● Recorded information
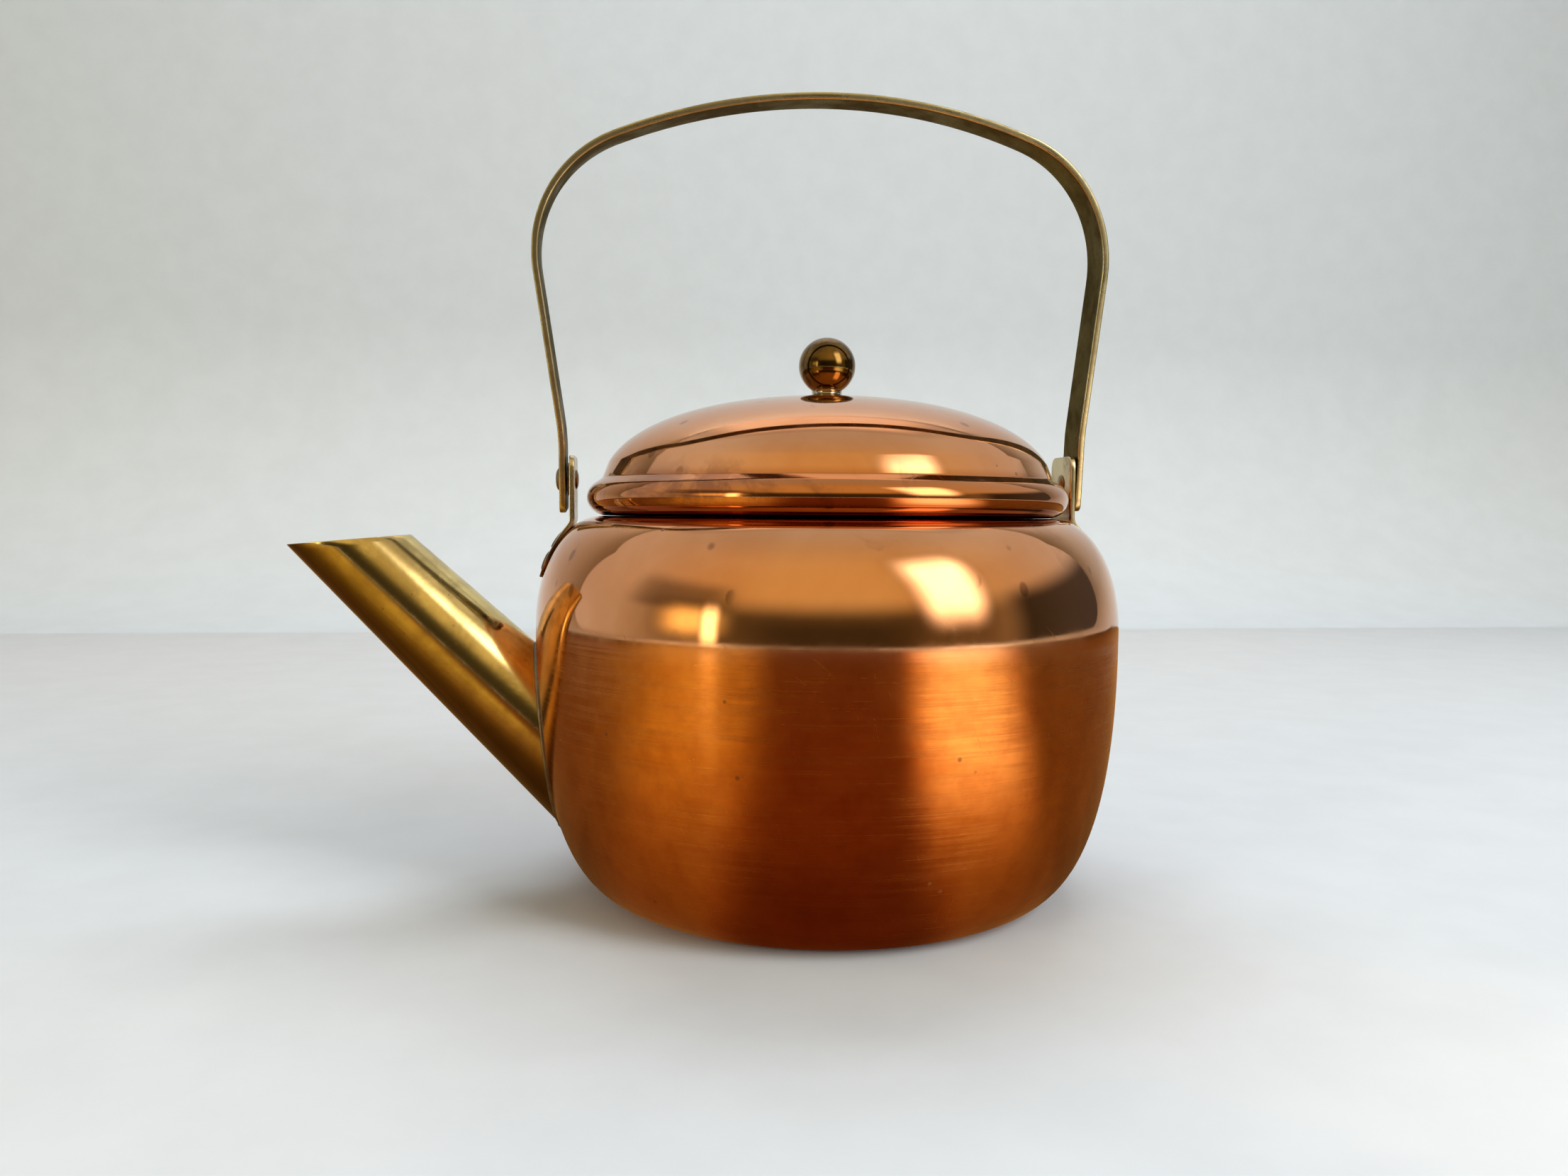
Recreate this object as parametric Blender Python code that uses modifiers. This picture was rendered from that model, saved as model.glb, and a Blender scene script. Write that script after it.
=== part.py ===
"""Small copper kettle with a brass spout, brass swing handle and lift-off lid.

The origin is the centre of the flat base, +Z is up, and the spout points along -X.
Every length below is in millimetres and is turned into metres by mm().
"""

import math

import bmesh
import bpy
from mathutils import Matrix, Vector

GAP = 0.3                  # clearance kept between pieces that touch
STEPS = 40                 # facets round the vessel, the lid and the collar

# Vessel: a flat base, a superellipse up to the widest ring, an elliptical shoulder, a turned-in mouth
WALL = 0.8
BASE_RADIUS = 43.0
BELLY_RADIUS = 64.3
BELLY_HEIGHT = 59.0
BELLY_POWER = 2.5
SHOULDER_RADIUS = 50.0
TOP_HEIGHT = 82.6
MOUTH_RADIUS = 45.0
THROAT_DEPTH = 3.4
THROAT_BEND = 1.2

# Lid: an elliptical dome that ends at a crease, then a half-round bead
DOME_RADIUS = 50.2
DOME_RISE = 21.2
DOME_BASE = 88.0
DOME_POWER = 2.2
CREASE_RADIUS = 49.9
BEAD_CENTRE_RADIUS = 49.2
BEAD_WIDTH = 4.1
BEAD_HALF_HEIGHT = 3.9
SEAT_RADIUS = 46.2
COLLAR_RADIUS = 44.4
COLLAR_WALL = 0.7
COLLAR_BOTTOM = 75.5
COLLAR_FLANGE_RADIUS = 48.4

# Knob and its fixing
BALL_RADIUS = 6.35
BALL_HEIGHT = 116.3
NECK_RADIUS = 3.55
STUD_RADIUS = 1.5
STUD_TOP = 114.4
STUD_BOTTOM = 104.2
KNOB_HOLE_TOP = 114.8
WASHER_RADIUS = 4.2
WASHER_THICKNESS = 0.7
NUT_FLATS = 5.5
NUT_HEIGHT = 2.2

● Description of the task
Write down every line of the data exactly as it appears above.

● Task output
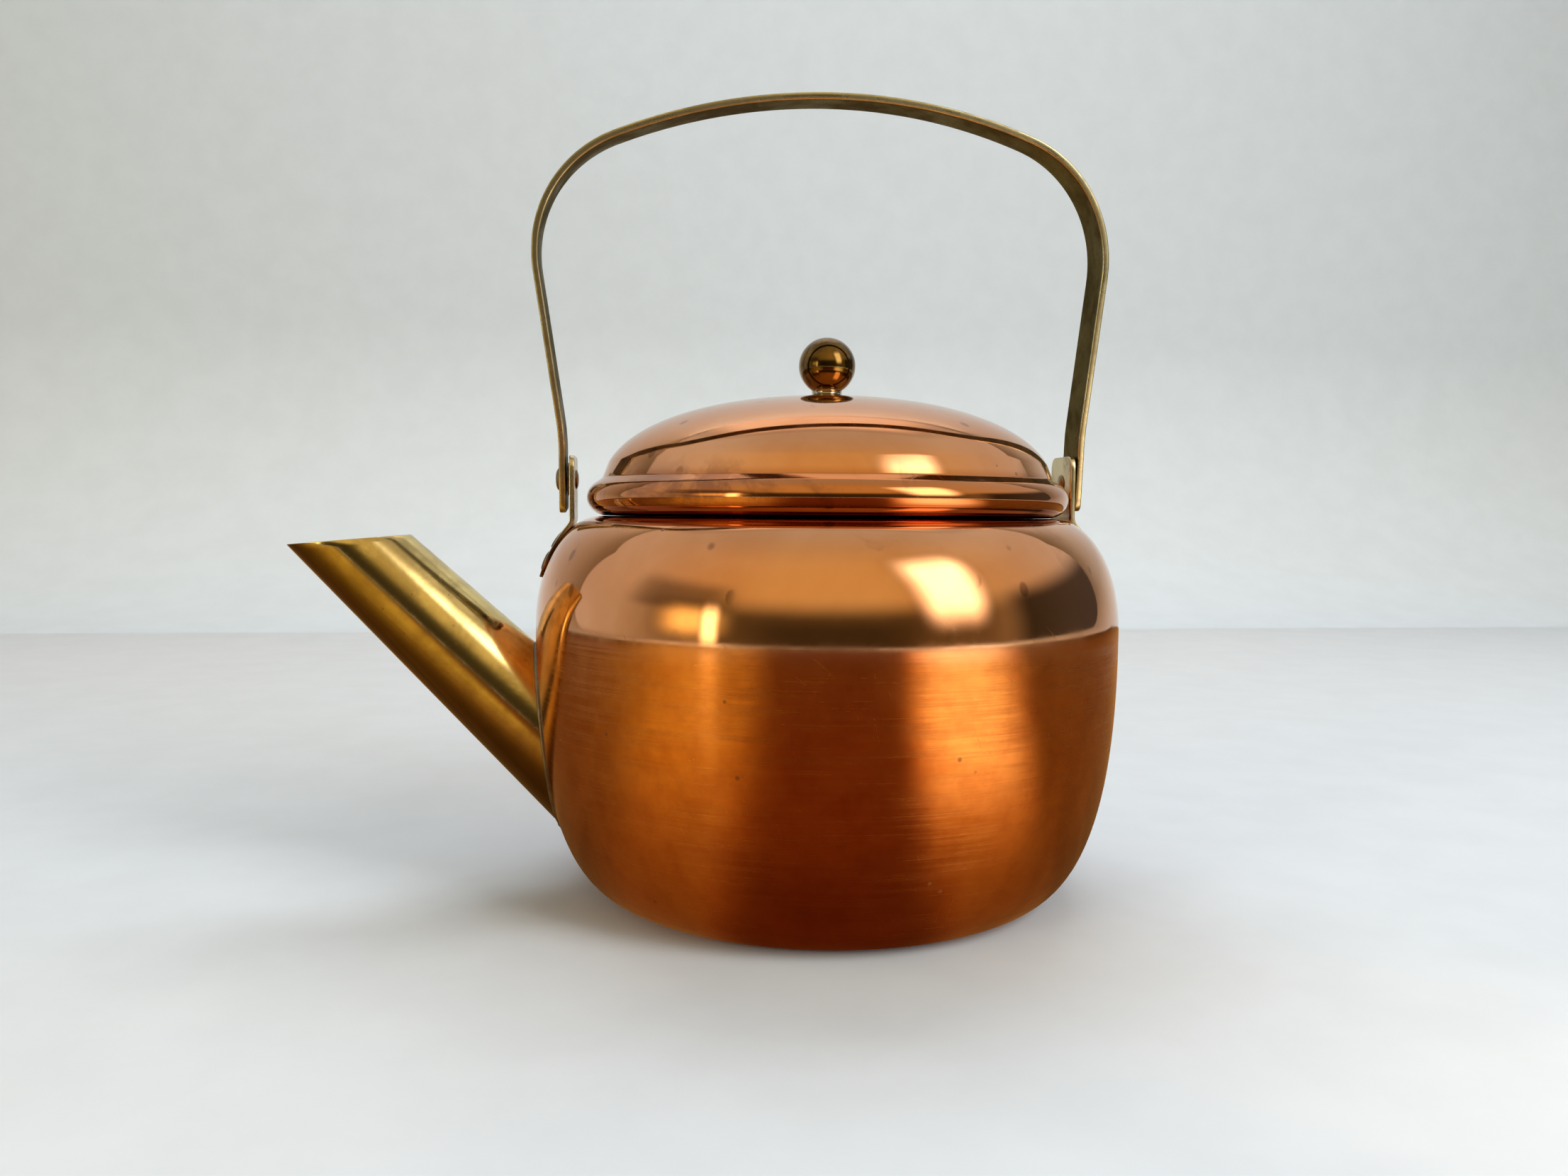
Recreate this object as parametric Blender Python code that uses modifiers. This picture was rendered from that model, saved as model.glb, and a Blender scene script. Write that script after it.
=== part.py ===
"""Small copper kettle with a brass spout, brass swing handle and lift-off lid.

The origin is the centre of the flat base, +Z is up, and the spout points along -X.
Every length below is in millimetres and is turned into metres by mm().
"""

import math

import bmesh
import bpy
from mathutils import Matrix, Vector

GAP = 0.3                  # clearance kept between pieces that touch
STEPS = 40                 # facets round the vessel, the lid and the collar

# Vessel: a flat base, a superellipse up to the widest ring, an elliptical shoulder, a turned-in mouth
WALL = 0.8
BASE_RADIUS = 43.0
BELLY_RADIUS = 64.3
BELLY_HEIGHT = 59.0
BELLY_POWER = 2.5
SHOULDER_RADIUS = 50.0
TOP_HEIGHT = 82.6
MOUTH_RADIUS = 45.0
THROAT_DEPTH = 3.4
THROAT_BEND = 1.2

# Lid: an elliptical dome that ends at a crease, then a half-round bead
DOME_RADIUS = 50.2
DOME_RISE = 21.2
DOME_BASE = 88.0
DOME_POWER = 2.2
CREASE_RADIUS = 49.9
BEAD_CENTRE_RADIUS = 49.2
BEAD_WIDTH = 4.1
BEAD_HALF_HEIGHT = 3.9
SEAT_RADIUS = 46.2
COLLAR_RADIUS = 44.4
COLLAR_WALL = 0.7
COLLAR_BOTTOM = 75.5
COLLAR_FLANGE_RADIUS = 48.4

# Knob and its fixing
BALL_RADIUS = 6.35
BALL_HEIGHT = 116.3
NECK_RADIUS = 3.55
STUD_RADIUS = 1.5
STUD_TOP = 114.4
STUD_BOTTOM = 104.2
KNOB_HOLE_TOP = 114.8
WASHER_RADIUS = 4.2
WASHER_THICKNESS = 0.7
NUT_FLATS = 5.5
NUT_HEIGHT = 2.2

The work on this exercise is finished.